**PROBLEM REQUIREMENTS**
Restate word for word the lines that begin the listing and end with the line holding "element.color = (value, value, value, 1)".

**DATA PROVIDED**
# # #
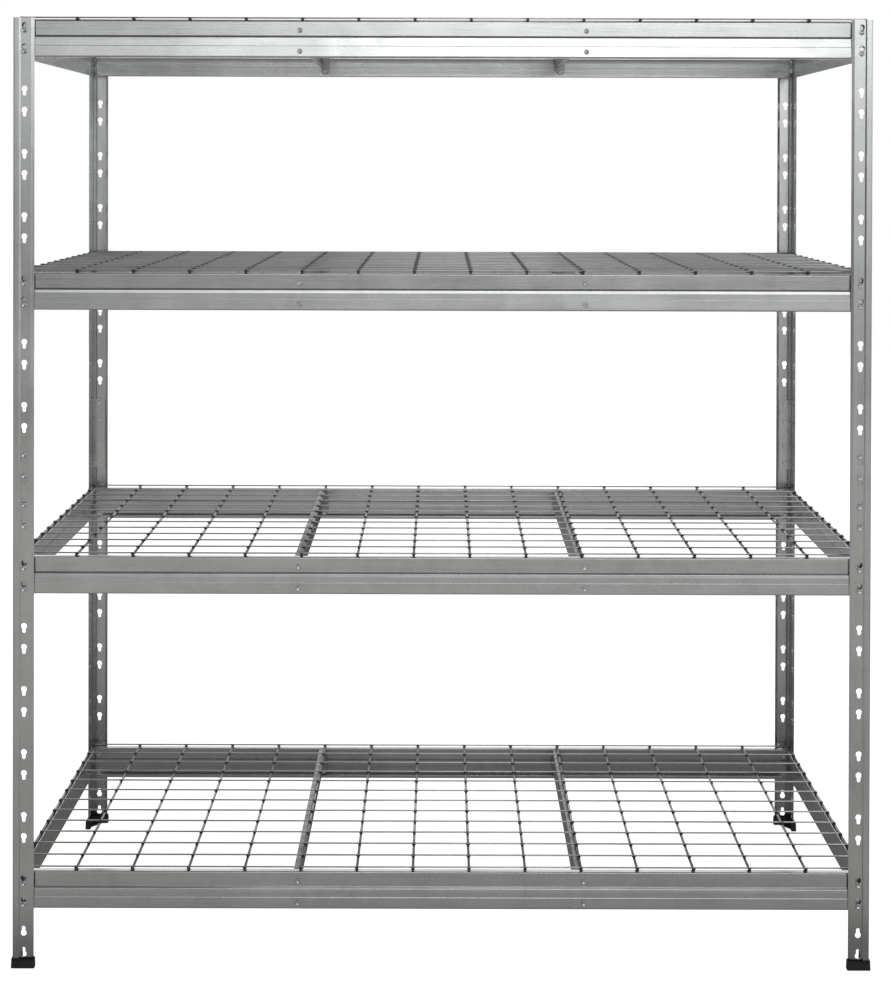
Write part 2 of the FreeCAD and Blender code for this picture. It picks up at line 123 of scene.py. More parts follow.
def set_ramp(ramp_node, stops):
    """Give a Color Ramp grey stops from (position, value) pairs."""
    ramp = ramp_node.color_ramp
    while len(ramp.elements) > 1:
        ramp.elements.remove(ramp.elements[-1])
    for number, (position, value) in enumerate(stops):
        element = ramp.elements[0] if number == 0 else ramp.elements.new(position)
        element.position = position
        element.color = (value, value, value, 1)


# %% Backdrop
def ramp(tree, source, stops, x=0, y=0, low=-1.0, high=1.0):
    """Turn a value between low and high into a grey by (value, grey) stops."""
    spread = node(tree, "ShaderNodeMapRange", x, y, From_Min=low, From_Max=high)
    link(tree, source, spread.inputs["Value"])
    greys = node(tree, "ShaderNodeValToRGB", x + 200, y)
    set_ramp(greys, [((value - low) / (high - low), grey) for value, grey in stops])
    link(tree, spread.outputs[0], greys.inputs[0])
    return greys.outputs[0]


def mix(tree, factor, first, second, x=0, y=0, blend="MIX"):
    """Mix two colours by a factor, which may be a socket or a number."""
    mixer = node(tree, "ShaderNodeMix", x, y, data_type="RGBA", blend_type=blend)
    for value, place in ((factor, 0), (first, 6), (second, 7)):
        if isinstance(value, bpy.types.NodeSocket):
            link(tree, value, mixer.inputs[place])
        else:
            mixer.inputs[place].default_value = value
    return mixer.outputs[2]


# Grey seen in each direction, by the direction's height: -1 is straight down and 1 straight up.
FRONT_GREYS = [(-1.0, 0.10), (-0.46, 0.20), (-0.30, 0.36), (-0.17, 0.38), (-0.12, 0.34), (-0.06, 0.50),
               (0.02, 0.76), (0.07, 0.84), (0.12, 1.8), (0.24, 1.8), (0.36, 0.55), (0.55, 0.22), (1.0, 0.15)]
BACK_GREYS = [(-1.0, 0.20), (-0.30, 0.28), (-0.16, 0.60), (-0.05, 1.0), (0.50, 1.10), (0.72, 0.70),
              (0.90, 0.15), (1.0, 0.15)]
# How much of that grey is left towards each side: -1 is left and 1 is right.
FRONT_SHADES = [(-1.0, 0.12), (-0.6, 0.22), (-0.42, 0.45), (-0.27, 0.60), (-0.15, 0.74), (-0.04, 1.0),
                (0.05, 0.98), (0.13, 0.80), (0.20, 1.2), (0.30, 1.2), (0.38, 0.70), (0.50, 0.40),
                (0.70, 0.50), (0.88, 1.3), (1.0, 1.6)]
BACK_SHADES = [(-1.0, 0.25), (-0.6, 0.60), (-0.35, 1.0), (0.35, 1.0), (0.6, 0.60), (1.0, 0.25)]

world = bpy.data.worlds.new("studio")
world.use_nodes = True
scene.world = world
sky = world.node_tree
sky.nodes.clear()
direction = node(sky, "ShaderNodeTexCoord", -1100, 0)
axes = node(sky, "ShaderNodeSeparateXYZ", -900, 0)
link(sky, direction.outputs["Generated"], axes.inputs[0])
front = ramp(sky, axes.outputs["Z"], FRONT_GREYS, -700, 300)
back = ramp(sky, axes.outputs["Z"], BACK_GREYS, -700, 0)
behind = node(sky, "ShaderNodeMapRange", -500, -300, From_Min=-0.5, From_Max=0.5)
link(sky, axes.outputs["Y"], behind.inputs["Value"])
front_shade = ramp(sky, axes.outputs["X"], FRONT_SHADES, -700, -500)
back_shade = ramp(sky, axes.outputs["X"], BACK_SHADES, -700, -800)
around = mix(sky, behind.outputs[0], front, back, -100, 100)
shade = mix(sky, behind.outputs[0], front_shade, back_shade, -100, -500)
shaded = mix(sky, 1.0, around, shade, 100, 0, blend="MULTIPLY")
studio = node(sky, "ShaderNodeBackground", 300, 100, Strength=1.0)
link(sky, shaded, studio.inputs["Color"])
white = node(sky, "ShaderNodeBackground", 300, -100, Color=(1, 1, 1, 1), Strength=1.0)
rays = node(sky, "ShaderNodeLightPath", 300, 400)
pick = node(sky, "ShaderNodeMixShader", 500, 0)
link(sky, rays.outputs["Is Camera Ray"], pick.inputs[0])
link(sky, studio.outputs[0], pick.inputs[1])
link(sky, white.outputs[0], pick.inputs[2])
world_out = node(sky, "ShaderNodeOutputWorld", 700, 0)
link(sky, pick.outputs[0], world_out.inputs[0])
print("backdrop has", len(FRONT_GREYS), "greys in front and", len(BACK_GREYS), "behind")


# %% Floor and lights
def make_object(name, mesh_maker, *materials):
    """Build a mesh with a bmesh function and link it as an object at the origin."""
    bm = bmesh.new()
    mesh_maker(bm)
    mesh = bpy.data.meshes.new(name)
    bm.to_mesh(mesh)
    bm.free()
    made = bpy.data.objects.new(name, mesh)
    scene.collection.objects.link(made)
    for material in materials:
        mesh.materials.append(material)
    return made


# Grey that the floor shows in reflections, by its distance in front of (-) or behind the middle, in metres.
FLOOR_GREYS = [(-9.0, 0.34), (-7.0, 0.27), (-5.0, 0.40), (-3.6, 0.50), (-2.4, 0.44), (-1.4, 0.34),
               (-0.9, 0.35), (-0.6, 0.34), (-0.4, 0.15), (1.0, 0.12), (4.0, 0.40), (9.0, 0.80)]
FLOOR_HALF = 9.0


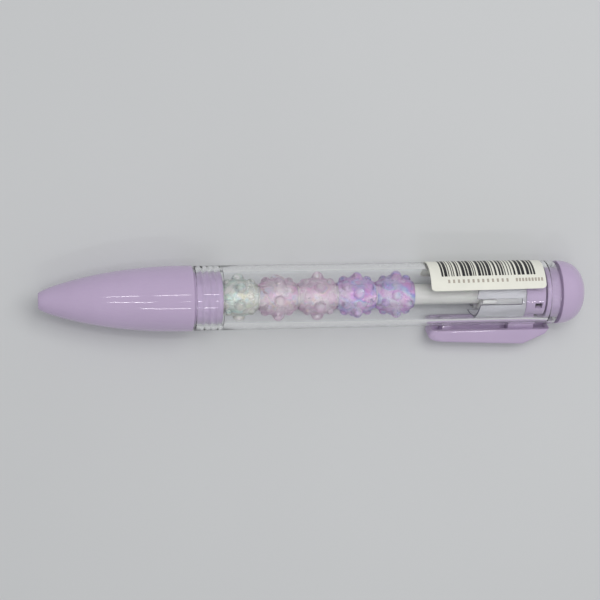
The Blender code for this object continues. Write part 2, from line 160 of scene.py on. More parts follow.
BUMPS_ROUND = 6
BUMP_ROW_OFFSET = 3.3
BUMP_ROW_DROP = 1.4
CLIP_RIM = 10.5
CLIP_TOP_FREE = 14.4
CLIP_TOP_REAR = 15.55
CLIP_CHAMFER = 142.6
CLIP_HALF_WIDTH = 3.5
CLIP_WALL = 1.2
CLIP_FLOOR = 1.4
CLIP_EDGE_ROUNDING = 1.6
CLIP_SIDE_WEIGHT = 0.62
GRIP_TIP = 9.75
GRIP_HALF_WIDTH = 1.5
LUG = (138.0, 145.7)
LUG_TIP = 7.7
LUG_HALF_WIDTH = 1.4
NECK = (141.7, 145.3)
NECK_TIP = 5.7
NECK_HALF_WIDTH = 1.0
STICKER_GAP = 0.08
STICKER_THICKNESS = 0.1
STICKER_CORNER = 1.1
STICKER_LOW_ANGLE = math.radians(6.7)
STICKER_SKEW = math.radians(2.3)
STICKER_ARC = math.radians(133)

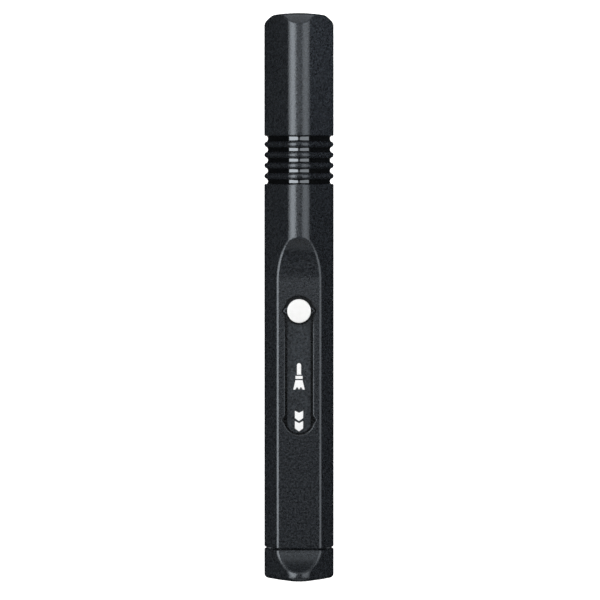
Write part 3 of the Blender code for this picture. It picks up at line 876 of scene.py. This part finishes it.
# ---------------------------------------------------------------- slider
def make_button():
    """The thumb button: a low crown, a waist for the detent wire, and a post through the carriage."""
    low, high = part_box("slider_button")
    foot, top = low.z - AXIS_Z, high.z - AXIS_Z
    post_r = 1.1 * MM
    base = PLATE_TOP + SLIP
    waist = FLAT_Z - 0.2 * MM
    profile = [
        (POLE_R, top),
        (BUTTON_R * 0.55, top - 0.04 * MM),
        (BUTTON_R, top - 0.14 * MM),
        (BUTTON_R, waist),
        (WAIST_R, waist),
        (WAIST_R, base),
        (post_r, base),
        (post_r, foot),
        (POLE_R, foot),
    ]
    button = turned("thumb_button", softened(profile, 0.3 * MM, 6), upright_at=BUTTON_STATION)
    dress(button, "slider", WHITE, "button_plastic", "slider_button")


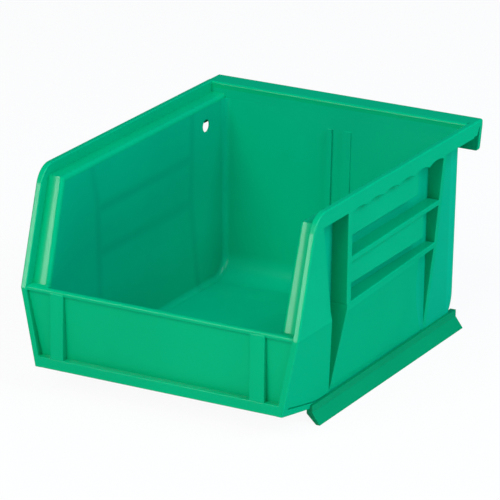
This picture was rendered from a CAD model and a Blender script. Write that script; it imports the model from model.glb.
# # #
**RESULT FOR THIS TASK**
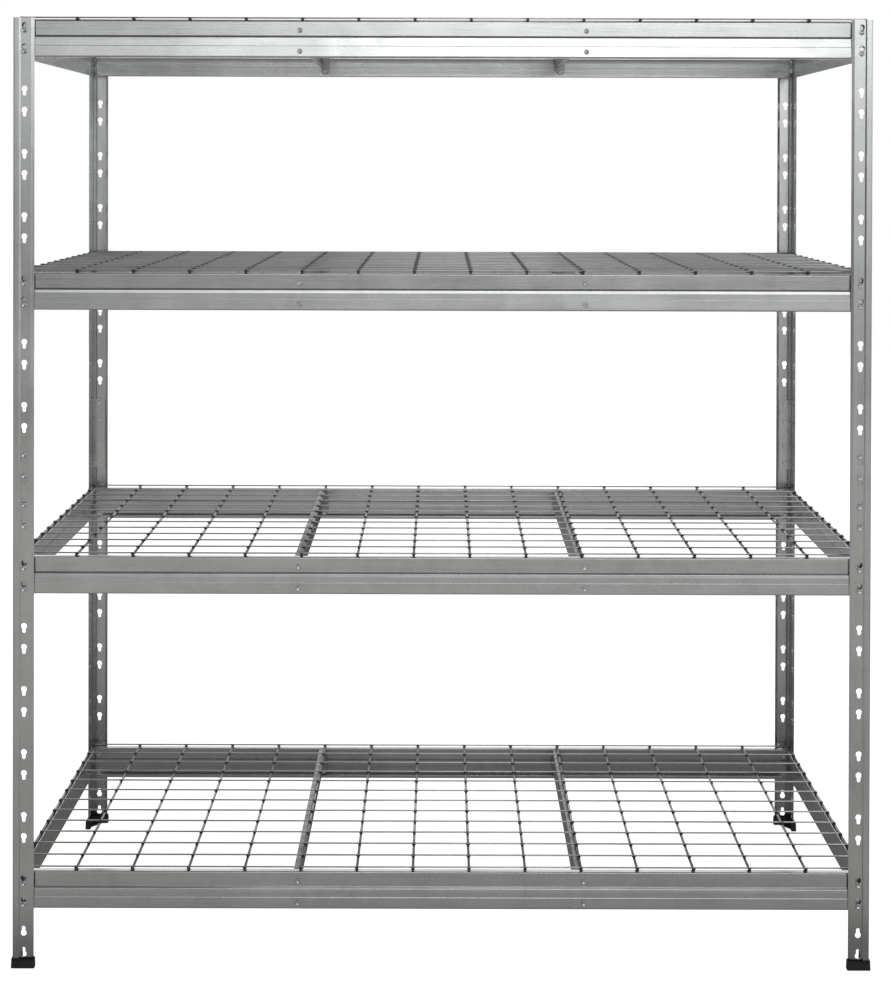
Write part 2 of the FreeCAD and Blender code for this picture. It picks up at line 123 of scene.py. More parts follow.
def set_ramp(ramp_node, stops):
    """Give a Color Ramp grey stops from (position, value) pairs."""
    ramp = ramp_node.color_ramp
    while len(ramp.elements) > 1:
        ramp.elements.remove(ramp.elements[-1])
    for number, (position, value) in enumerate(stops):
        element = ramp.elements[0] if number == 0 else ramp.elements.new(position)
        element.position = position
        element.color = (value, value, value, 1)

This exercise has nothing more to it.